What wasn't underwhelming was what happened to Vulture leader / Ennis's brother Mel (Kevin Zegers) at the end of that shootout. I was very glad to see that.
While leading us into the assault on the stadium, this episode also set up other situations I'm looking forward to seeing explored further: the desperate attempt to save the life of John Dorie (Garret Dillahunt), which needs to happen so he can truly be reunited with Laura/Naomi (Jenna Elfman – who also had a great moment with Mel in this episode, where he was unsuccessful at threatening her); Morgan taking in the Vulture child Charlie (Alexa Nisenson); and especially Dorie, Naomi, Morgan, Charlie, and Althea (Maggie Grace) entering the abandoned stadium and finding what the Vultures left behind.
The first half of this season has been a fun ride so far, and even though I wasn't impressed by that gunfight I still found The Wrong Side of Where You Are Now to be a really good episode overall.
BEST ZOMBIE MOMENT: Zombies had bigger moments than this in the episode, but I really liked the scene where we see that a zombie has gotten crushed between a bus and a semi truck in a smash-up and is now trapped there, able to do nothing but paw at the windshield of the bus.
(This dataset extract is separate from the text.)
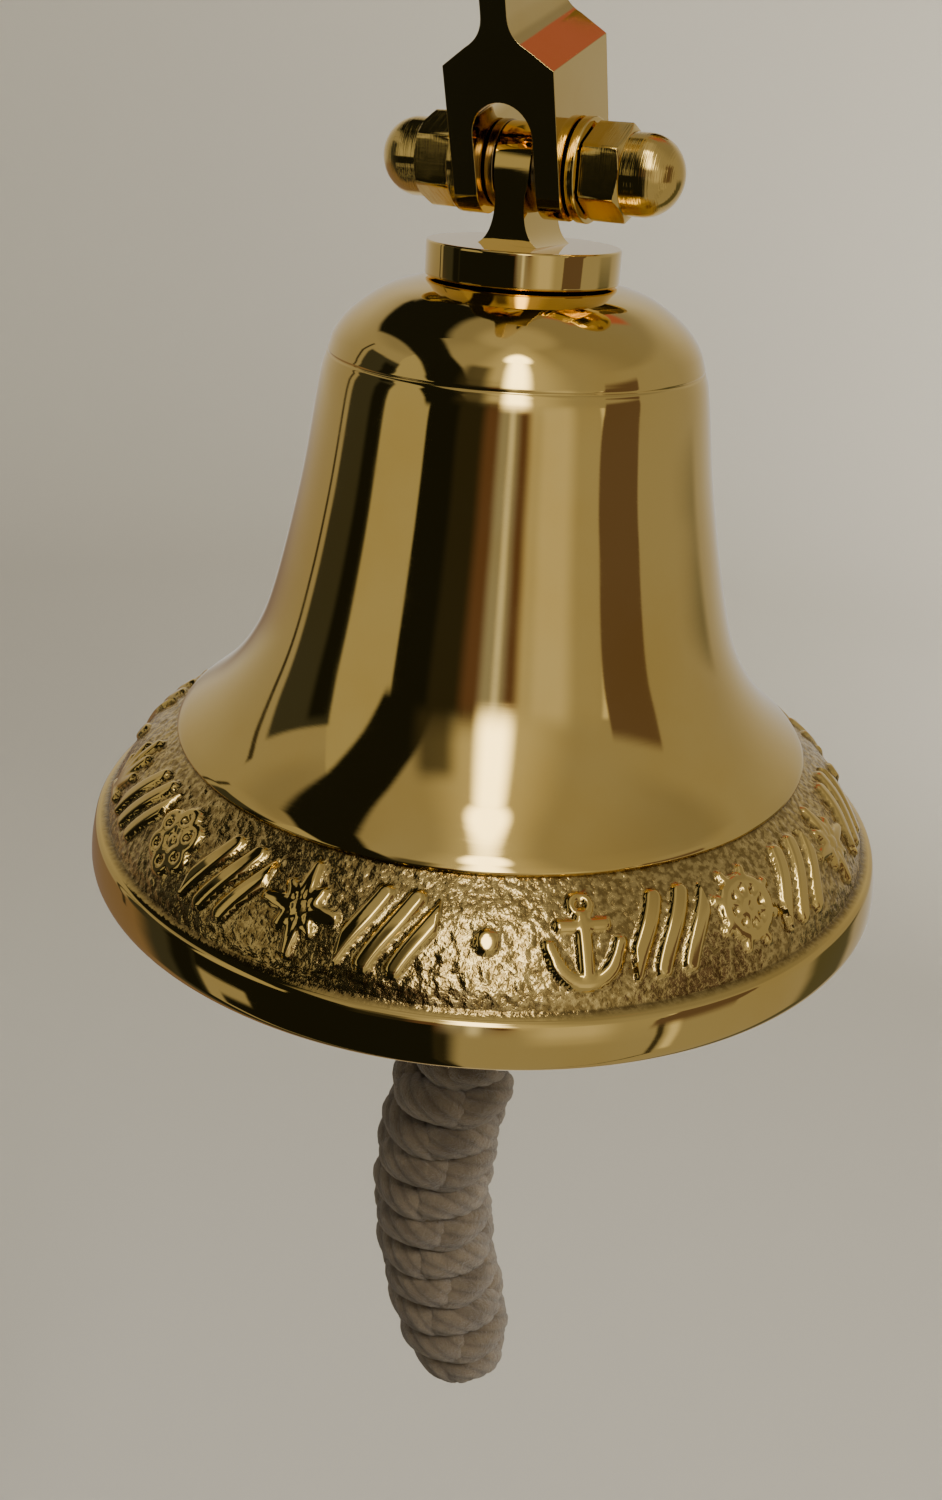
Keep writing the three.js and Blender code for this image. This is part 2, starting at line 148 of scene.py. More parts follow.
def mix_colour(tree, factor, first, second):
    values = {0: factor, 6: first, 7: second}
    return new_node(tree, "ShaderNodeMix", values, data_type="RGBA", blend_type="MIX").outputs[2]


def noise(tree, vector, scale, detail=3.0, roughness=0.5, distortion=0.0):
    return new_node(tree, "ShaderNodeTexNoise", {
        "Vector": vector, "Scale": scale, "Detail": detail, "Roughness": roughness,
        "Distortion": distortion}).outputs["Fac"]


def stretched(tree, vector, scale):
    return new_node(tree, "ShaderNodeMapping", {"Vector": vector, "Scale": scale}).outputs[0]


def bump(tree, height, distance, strength=1.0, normal=None):
    values = {"Height": height, "Distance": distance, "Strength": strength}
    if normal is not None:
        values["Normal"] = normal
    return new_node(tree, "ShaderNodeBump", values).outputs[0]


def object_place(tree):
    return new_node(tree, "ShaderNodeTexCoord").outputs["Object"]


def point_value(tree, name):
    return new_node(tree, "ShaderNodeAttribute", attribute_name=name).outputs["Fac"]


def new_material(name):
    material = bpy.data.materials.new(name)
    material.use_nodes = True
    return material, material.node_tree, material.node_tree.nodes["Principled BSDF"].inputs


def new_group(name, inputs, outputs, kind="ShaderNodeTree"):
    """A node group, with its inputs as label: (socket kind, value) and its outputs as
    label: socket kind."""
    tree = bpy.data.node_groups.new(name, kind)
    for label, (socket_kind, value) in inputs.items():
        socket = tree.interface.new_socket(name=label, in_out="INPUT",
                                           socket_type="NodeSocket" + socket_kind)
        if value is not None:
            socket.default_value = value
    for label, socket_kind in outputs.items():
        tree.interface.new_socket(name=label, in_out="OUTPUT", socket_type="NodeSocket" + socket_kind)
    return tree, new_node(tree, "NodeGroupInput").outputs, new_node(tree, "NodeGroupOutput").inputs


# ---- studio

SKY_WALL = (0.36, 0.335, 0.29, 1)
SKY_PALE = (0.60, 0.57, 0.52, 1)
SKY_CREAM = (0.78, 0.72, 0.60, 1)
SKY_UPPER = (0.28, 0.26, 0.225, 1)
SKY_CEILING = (0.45, 0.42, 0.37, 1)
SKY_STRIP = (0.44, 0.41, 0.33, 1)
SKY_DARK = (0.012, 0.013, 0.011, 1)
SKY_DIM = (0.05, 0.045, 0.035, 1)
SKY_BROWN = (0.135, 0.095, 0.085, 1)
SKY_LAMP = (7.0, 6.6, 6.0, 1)
SKY_PLAIN = (0.47, 0.44, 0.395, 1)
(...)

GORY GLORY: There were some awesome zombie designs glimpsed here, especially in the moment when characters enter the abandoned baseball stadium and find it full of zombies in advanced stages of decomposition.
FAVORITE SCENE: The vehicle a prominent Vulture tries to escape from the opening shootout in is destroyed, but we don't immediately see the person's body. If the showrunners wanted to, they could have brought this Vulture back in a later episode. Instead, we get closure in this one. This was my favorite scene in the episode because it means we're not going to be suffering through an overly drawn out situation with this character like we've had with Negan on The Walking Dead.